_Exercise instructions_
Would you quote the material below from its first line through the line containing "const METAL_SIDES = 20;", exactly and with both ends included?
───── Provided material ─────
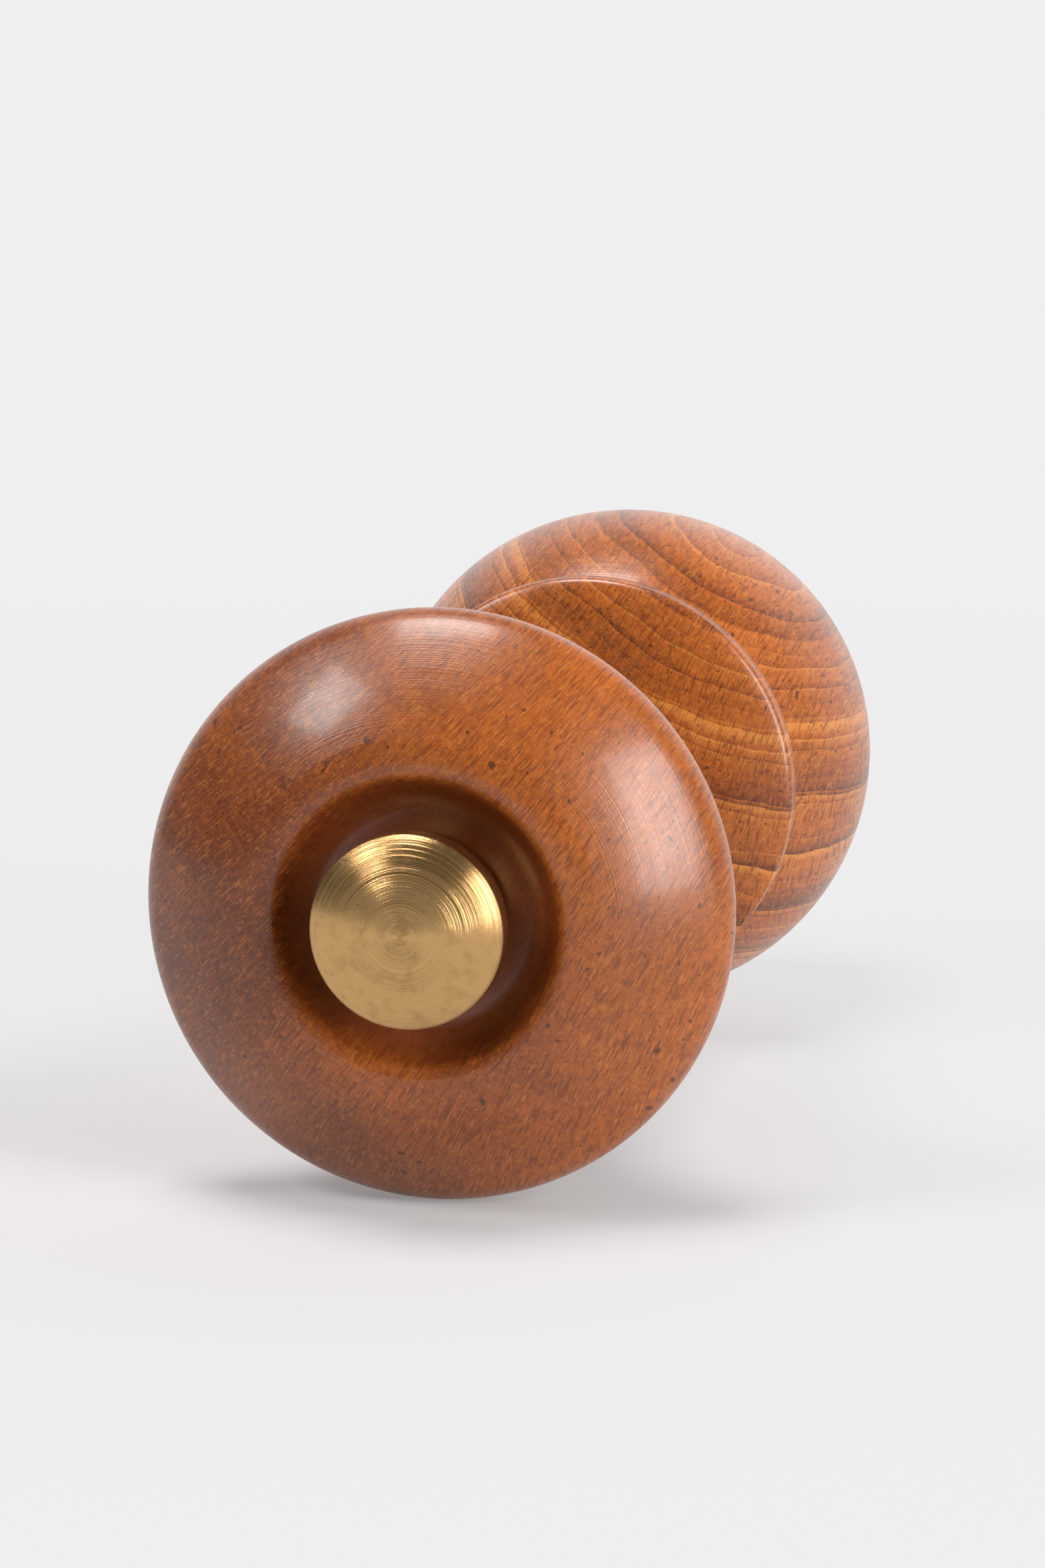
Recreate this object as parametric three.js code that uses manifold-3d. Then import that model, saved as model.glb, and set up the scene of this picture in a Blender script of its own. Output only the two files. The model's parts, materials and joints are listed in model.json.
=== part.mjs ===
// A turned teak pepper mill lying on its side. Millimetres, +Z up.
//
// Every piece is shaped with the mill standing: its axis is local +Z and a height is
// measured from the foot. The last lines lay the whole mill down on its two widest rings,
// with the knob towards -Y and the foot towards +Y.

import * as THREE from 'three';
import { mergeVertices } from 'three/addons/utils/BufferGeometryUtils.js';
import Module from 'manifold-3d';

const wasm = await Module();
wasm.setup();

// ---------------------------------------------------------------- driving dimensions

const LENGTH = 145; // foot to the top of the knob
const RADIUS = 29; // the widest ring of the bulb, and of the head
const GAP = 0.3; // between pieces that touch
const WOOD_SIDES = 32; // facets round the large turned pieces
const METAL_SIDES = 20; // facets round the small ones

// The teak body
const BULB_HEIGHT = 23; // where the bulb is widest
const FOOT_RADIUS = 23.1;
const FOOT_BEVEL = 1;
const COLLAR_RADIUS = 23.9;
const COLLAR_LOW = 47.4; // the collar's straight rim, low and high
const COLLAR_HIGH = 50.2;
const COLLAR_ROUND = 1;
const SEAT_HEIGHT = 53; // the flat round the mouth
const SEAT_RADIUS = 11.8;
const MOUTH_RADIUS = 9.4;
const MOUTH_LOW = 42.5;
const CHAMBER_RADIUS = 14.5;
const CHAMBER_HIGH = 36;
const RECESS_RADIUS = 19.5; // the space for the mechanism
const RECESS_HEIGHT = 22;

// The teak head, its neck and its tenon
const HEAD_HEIGHT = 128; // where the head is widest
const CREST_RADIUS = 15.3;
const CREST_HEIGHT = 138.5;
const DISH_RADIUS = 10.2; // the hollow under the knob
const DISH_FLOOR = 134;
const NECK_RADIUS = 8.8;
const NECK_FOOT_RADIUS = 11;
const NECK_FOOT_HEIGHT = 54.4;
const TENON_RADIUS = 9;
const TENON_LOW = 45.3;
const TENON_GROOVE_RADIUS = 8.3;
const TENON_GROOVE_LOW = 52.7;
const HEAD_BORE = 3.9;
const SLIP_RING = { inner: 8.65, outer: 10.8 }; // runs in the tenon's groove

// The brass knob
const KNOB_RADIUS = 9.4;
const KNOB_LOW = 135.6;
const KNOB_RIM_LOW = 139.6;
const KNOB_RIM_HIGH = 142.3;
const KNOB_WASHER = { inner: 3.3, outer: 8 };

// The square spindle
const SPINDLE_SIDE = 4.8;
const SQUARE_HOLE = SPINDLE_SIDE + 2 * GAP;
const JOURNAL_RADIUS = 2;
const CLIP_GROOVE = { radius: 1.5, low: 4.9 };
const CLIP = { inner: 1.8, outer: 4, low: 5.2, thick: 0.8 };
const THREAD_RADIUS = 2.4;
const SPINDLE_LOW = 1.8;
const SQUARE_LOW = 6.3;
const SQUARE_HIGH = 133;
const SPINDLE_HIGH = 141.2;

// The grinding mechanism
const PLATE_RADIUS = 19.2;
const RING_WALL_RADIUS = 12.4;
const RING_BORE = 11.2; // at the roots of its teeth
const RING_LOW = 6.3;
const FLANGE_LOW = 18.8;
const FLANGE_HIGH = 20.4;
const ROTOR_LOW = 6.3;
const ROTOR_HIGH = 14;
const ROTOR_RADIUS = 9.9; // at the tips of its teeth
const ROTOR_TOP_RADIUS = 6;
const TOOTH_DEPTH = 0.8;
const STRAP_THICK = 1.2;
const STRAP_WIDTH = 7;
const STRAP_LOW = 2;
const STRAP_HIGH = FLANGE_LOW - GAP;
const STRAP_LEG = 14.6; // from the axis to the outside of each leg
const STRAP_REACH = 18.9;
const BRIDGE_LOW = FLANGE_HIGH + GAP;
const BRIDGE_THICK = 1;
const BRIDGE_OPENING = 13.4;
const BRIDGE_HUB = 5.6;
const BRIDGE_BAR = 6;
const SPRING = { coil: 4.6, wire: 0.5, turns: 3 };
const SPRING_SEAT = { inner: 3.8, outer: 5.4, low: ROTOR_HIGH + GAP, thick: 0.8 };
const BRIDGE_SCREW = { x: 16.8, head: 2, headThick: 1.4, shank: 1.1, length: 12 };
const DRIVE_SCREW = { x: 6.3, head: 1.3, headThick: 0.8, shank: 0.7, length: 7 };
const DRIVE_PLATE = { radius: 7.8, low: 43.8, thick: 1.2 };

// ---------------------------------------------------------------- materials

const material = (color, roughness, metalness) =>
  new THREE.MeshStandardMaterial({ color, roughness, metalness });

const teak = material(0x7a3a1c, 0.45, 0);
const brass = material(0xc9a24b, 0.3, 1);
const steel = material(0xa9abad, 0.35, 1);
const darkSteel = material(0x6b6d70, 0.5, 1);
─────
_Written response_
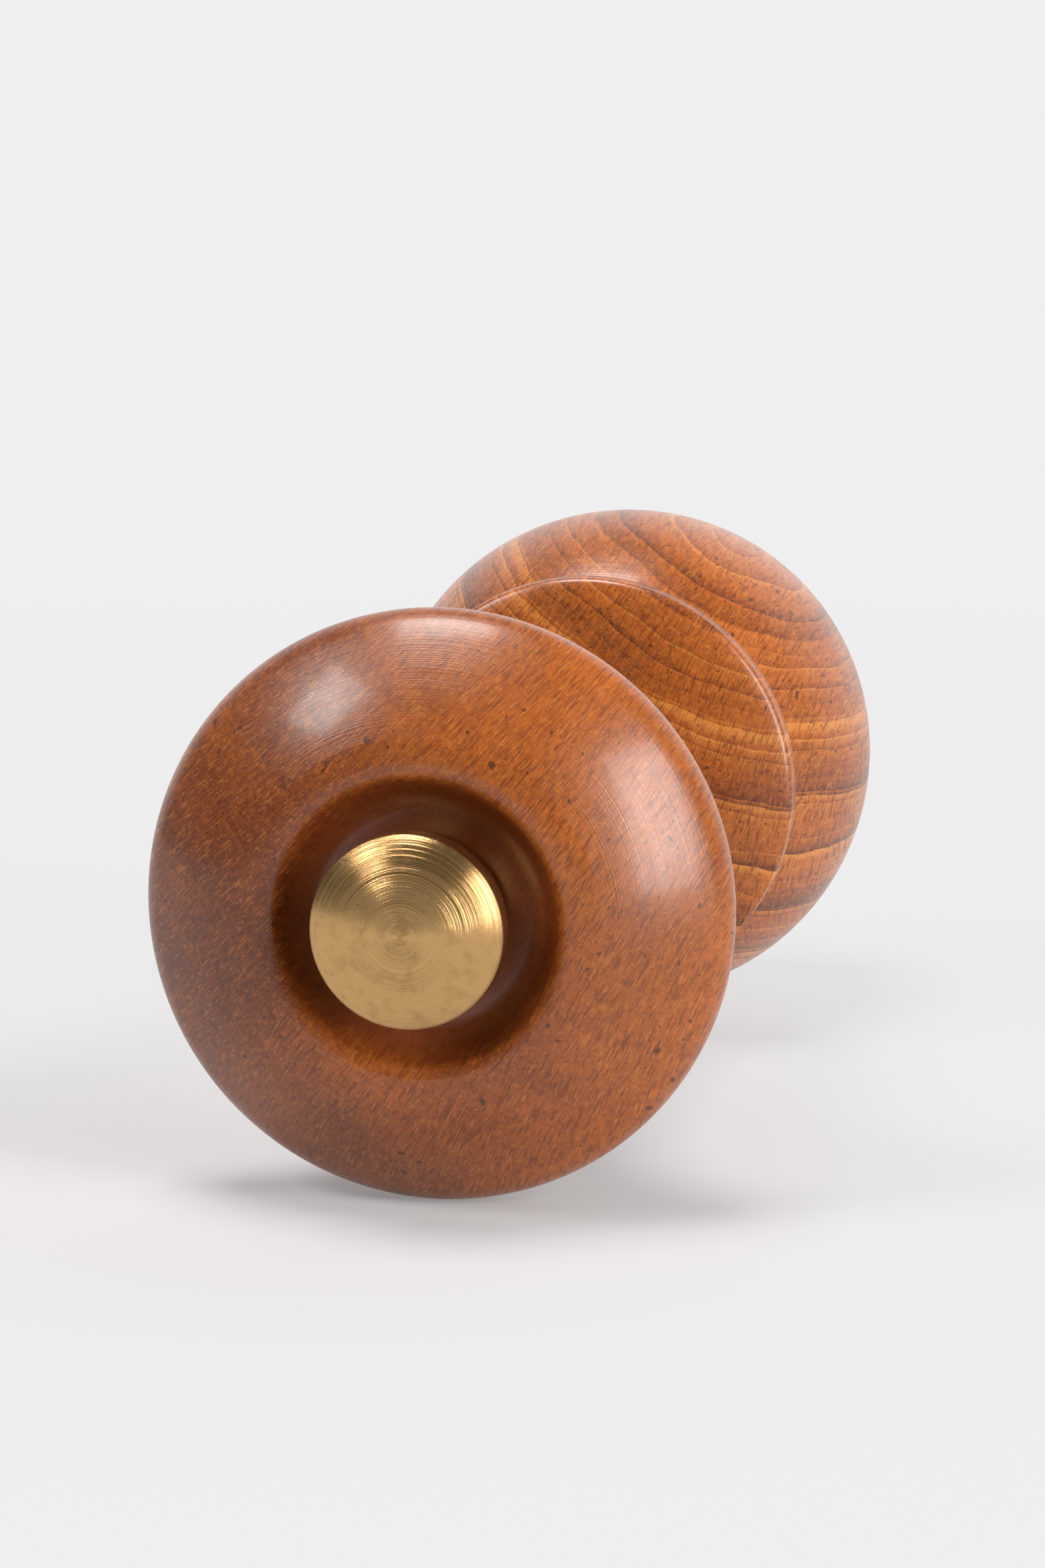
Recreate this object as parametric three.js code that uses manifold-3d. Then import that model, saved as model.glb, and set up the scene of this picture in a Blender script of its own. Output only the two files. The model's parts, materials and joints are listed in model.json.
=== part.mjs ===
// A turned teak pepper mill lying on its side. Millimetres, +Z up.
//
// Every piece is shaped with the mill standing: its axis is local +Z and a height is
// measured from the foot. The last lines lay the whole mill down on its two widest rings,
// with the knob towards -Y and the foot towards +Y.

import * as THREE from 'three';
import { mergeVertices } from 'three/addons/utils/BufferGeometryUtils.js';
import Module from 'manifold-3d';

const wasm = await Module();
wasm.setup();

// ---------------------------------------------------------------- driving dimensions

const LENGTH = 145; // foot to the top of the knob
const RADIUS = 29; // the widest ring of the bulb, and of the head
const GAP = 0.3; // between pieces that touch
const WOOD_SIDES = 32; // facets round the large turned pieces
const METAL_SIDES = 20; // facets round the small ones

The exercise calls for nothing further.